**Short problem:**
Give back exactly the lines that run from the beginning of the entries to the line containing "PEG_RADIUS, depth, peg_side=1)", both included, and nothing else.

★ ★ ★ ★ ★

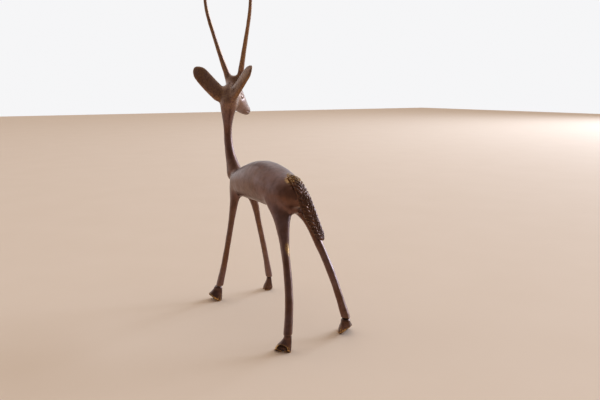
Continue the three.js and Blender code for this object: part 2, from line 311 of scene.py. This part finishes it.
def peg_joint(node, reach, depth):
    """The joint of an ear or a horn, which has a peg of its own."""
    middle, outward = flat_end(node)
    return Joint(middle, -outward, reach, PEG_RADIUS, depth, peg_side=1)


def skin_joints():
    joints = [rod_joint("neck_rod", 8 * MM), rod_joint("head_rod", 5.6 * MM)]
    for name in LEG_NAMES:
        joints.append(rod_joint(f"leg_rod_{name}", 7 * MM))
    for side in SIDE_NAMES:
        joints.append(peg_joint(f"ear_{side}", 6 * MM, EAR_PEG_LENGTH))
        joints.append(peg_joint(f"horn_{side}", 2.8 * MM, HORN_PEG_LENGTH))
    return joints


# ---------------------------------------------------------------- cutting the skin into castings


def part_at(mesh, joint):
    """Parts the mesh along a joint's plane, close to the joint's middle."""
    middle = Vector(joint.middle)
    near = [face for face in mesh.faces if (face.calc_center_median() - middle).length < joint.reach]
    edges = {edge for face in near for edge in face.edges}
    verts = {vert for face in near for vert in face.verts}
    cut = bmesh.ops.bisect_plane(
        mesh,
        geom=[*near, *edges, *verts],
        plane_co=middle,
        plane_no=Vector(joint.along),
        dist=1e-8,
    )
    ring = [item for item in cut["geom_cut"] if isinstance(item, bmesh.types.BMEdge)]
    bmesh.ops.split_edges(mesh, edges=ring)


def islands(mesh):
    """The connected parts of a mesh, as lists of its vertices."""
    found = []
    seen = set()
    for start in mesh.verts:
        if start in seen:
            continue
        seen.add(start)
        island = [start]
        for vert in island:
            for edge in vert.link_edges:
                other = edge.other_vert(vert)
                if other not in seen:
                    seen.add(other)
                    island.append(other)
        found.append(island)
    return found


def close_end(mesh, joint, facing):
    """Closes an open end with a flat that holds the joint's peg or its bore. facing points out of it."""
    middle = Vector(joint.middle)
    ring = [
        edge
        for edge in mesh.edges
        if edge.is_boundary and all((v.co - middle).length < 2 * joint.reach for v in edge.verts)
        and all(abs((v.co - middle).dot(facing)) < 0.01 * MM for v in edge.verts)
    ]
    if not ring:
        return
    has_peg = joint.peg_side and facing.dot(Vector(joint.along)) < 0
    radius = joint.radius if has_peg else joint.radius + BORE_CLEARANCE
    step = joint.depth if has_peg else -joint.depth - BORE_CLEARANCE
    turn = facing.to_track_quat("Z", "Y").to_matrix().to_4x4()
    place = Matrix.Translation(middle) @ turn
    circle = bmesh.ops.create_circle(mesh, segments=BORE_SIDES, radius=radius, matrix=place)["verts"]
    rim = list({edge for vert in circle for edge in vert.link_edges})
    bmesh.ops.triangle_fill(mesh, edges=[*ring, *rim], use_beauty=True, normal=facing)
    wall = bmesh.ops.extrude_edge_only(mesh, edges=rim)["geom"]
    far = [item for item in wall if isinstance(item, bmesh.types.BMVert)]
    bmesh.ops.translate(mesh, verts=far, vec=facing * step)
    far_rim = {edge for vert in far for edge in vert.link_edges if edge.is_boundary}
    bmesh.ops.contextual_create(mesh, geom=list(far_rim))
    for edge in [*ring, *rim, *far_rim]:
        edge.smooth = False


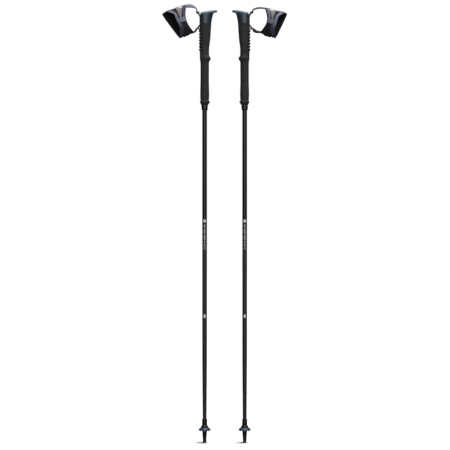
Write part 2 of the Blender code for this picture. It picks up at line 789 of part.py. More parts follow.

★ ★ ★ ★ ★

**Expected answer:**
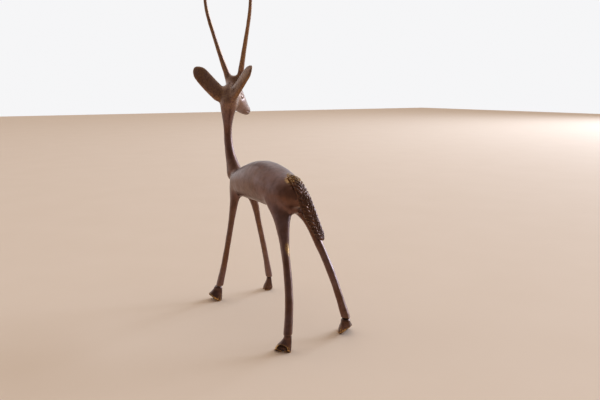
Continue the three.js and Blender code for this object: part 2, from line 311 of scene.py. This part finishes it.
def peg_joint(node, reach, depth):
    """The joint of an ear or a horn, which has a peg of its own."""
    middle, outward = flat_end(node)
    return Joint(middle, -outward, reach, PEG_RADIUS, depth, peg_side=1)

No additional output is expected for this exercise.